E2Open goes on to say..
For companies that are on a journey towards continuous planning – where planning and execution begin to converge – daily forecasts are an important enabler.
This is absolutely what you want no to happen. Planning and execution are two different skills and don’t have much to do with each other.
Myth #6: “30% of my business is driven by promotions so I can’t use demand sensing.”
It’s not uncommon for promotions to drive 30% of a manufacturer’s business. Companies spend a lot of time, energy and money running events so it is important to properly support them. The problem with forecasting promotions is that it’s hard to predict their performance with traditional demand planning. Why? Traditional planning systems rely on history to predict future performance, whereas promotions are, by nature, designed to ensure that history does not repeat itself. What can help are algorithms that automatically sense how promotions are performing in real-time. This way event items that outperform expectations can be quickly replenished to ensure on-shelf availability and maximize the return on promotional investments. On the flipside, it also prevents you from getting stuck with too much inventory from underperforming promotions – this is especially important for event-specific items that are hard to repurpose or are perishable.
This paragraph is correct, nonsense. I cover in the book Promotions Forecasting: Techniques of Forecast Adjustments in Software. Traditional forecasting software does not usually use history to account for the effect of promotions. The promotional impact typically comes from marketing (if it happens), and there is then an uplift in the forecast as per the request of marketing. The statement about “sense(ing) how promotions are performing in real-time, not helpful, because companies cannot respond to real-time signals. Again, there are lead times involved. The promotion must be forecasted. This paragraph is promising things that defy how supply chains function.
Stefan De Kok makes a related, but a more reasonable claim.
As an example, say you are a manufacturer supplying many retailers. For some unpredicted reason one retailer is suddenly seeing a big increase in sales for some item. If that retailer shares that info with you, not by a single phone call, email, EDI or order, but as part of a steady stream of sales data, it allows you to sense demand. In this case, you could determine that the retailer will place an order to replenish a week earlier than usual and for twice the normal quantity. You start moving that item to the local DC, and when the order does come in, as you knew it would, you can satisfy it. Happy customer, happy boss.
This seems reasonable. It is again not forecasting, and there is nothing objectionable in this description.
The quotes I have taken from multiple sources on DS are questionable because they provide false information about numerous aspects of time series/statistical forecasting. This seems to be an attempt to get companies to see issues with time series/statistical forecasting as not due to their maintenance and mastery of these systems. Instead, it is to the entire approach of time series forecasting as being flawed. This is an odd position to take given the enormous quantity of academic research that supports statistical forecasting.

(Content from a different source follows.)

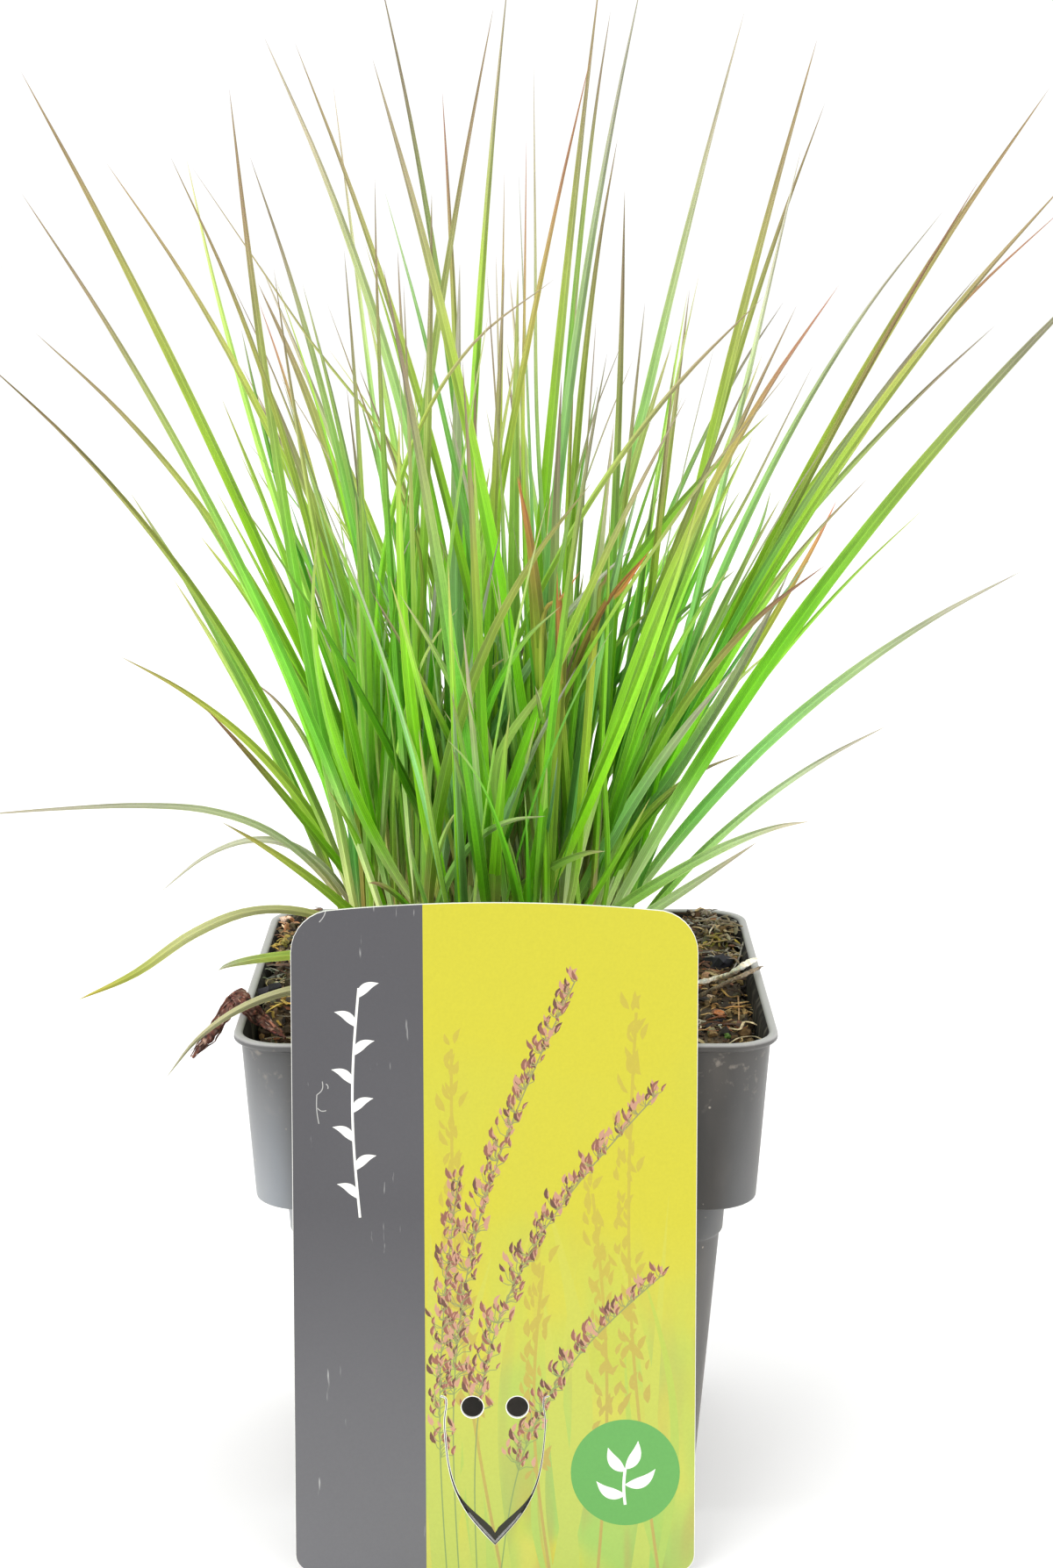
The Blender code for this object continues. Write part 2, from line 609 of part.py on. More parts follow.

Firstly, many of the things that are often touted as part of demand sensing should be performed by the regular demand planning system. Secondly, making short-term changes to the forecast introduces a significant amount of noise into the forecast. Forecasts need to be set and left unchanged. Sales orders may be higher or lower than the forecast, but the forecast is a value that is to be frozen.
Why Forecasts are Created in the First Place
The entire purpose of setting up an estimate is that there is a lead time; if there were no lead time, there would be no need to predict. Therefore the concept of demand sensing is on fragile ground. At this point, it seems to be simply a popular term that is used to sell software rather than any substantial addition to the realm of demand planning. The article definition I have on-demand sensing explains that the fact that no academic literature supports demand sensing. When I searched for an academic search engine, I was only able to find this article, An Efficient Interactive Model for On-Demand Sensing-As-A-Services of Sensor-Cloud. However, upon review, it had nothing to do with demand sensing.
Using Either of Demand Sensing or Demand Shaping
Demand shaping is a valuable function. However, remarkably few companies perform demand shaping. The vast majority of enterprises achieve the opposite or demand distortion. This is because the supply chain department does not control the conditions and terms or pricing that their product is offered to customers under. This is determined by sales or marketing, which generally could not care less about how difficult this makes it for operations to fulfil the demand, or what the cost of sales ends up being. Therefore it is strange to hear so much about demand shaping when demand distortion rules the show.
So while it’s certainly a useful concept, there is very little chance of this occurring, so it is necessarily a waste of time to continue to discuss. The topic should be passed to sales and marketing, who will promptly put the idea in the trash bin.
Neither of these will amount too much in the longer term.
- One is a splendid idea, but companies are positively opposed to its implementation. They actively engage in demand distortion, thinking this maximized profits and helps them meet quarterly numbers in a pinch.
- The other has little foundation in any logic and seems to distract companies from improving their forecasting capability by adding a post-forecasting processor that jiggers the forecast around.
What DS leaves out is the overhead in constantly adjusting a forecast that only makes a difference under a situation of expediting.
DS sources have a problem in making numerous false statements about time series/statistical forecasting. If DS proponents are going to make their case, they have to do without providing inaccurate information about time series/statistical forecasting.
Secondly, DS has already been used for FEF and is a prime candidate to be used for future FEF. This means forecasts, under the rubric of DS, will be included in the forecast history — that was entered inside of lead time. This is the equivalent to me changing the record of my selection of the winning team in a game in the after the halftime or the third quarter. And then without acknowledging when I made this prediction. It creates a scenario where a timestamp would have to be placed on forecasts. That is another row in the forecast history, which draws a distinction between the time series based forecast and the DS forecast.
It should also be noted that many of these companies are using demand sensing in order to justify adjusting the forecast prior to its occurrence, which allows them to change their forecast value, and therefore measure from the changed forecast value….thereby improving their forecast accuracy. Just because a company is large, like P&G or Nike, does not mean that it understands or performs good forecasting practices. This article describes how executives at Nike don’t seem to understand elementary forecasting terminology as is covered in the article How to Understand Incorrect Forecasting Terminology by Nike.
Forecasting should not be thought of as simply within the forecasting “box.” If a short-term forecast is changed, and the supply plan cannot respond, nothing of value was performed (except to game the forecasting accuracy measurements) that the company is keeping.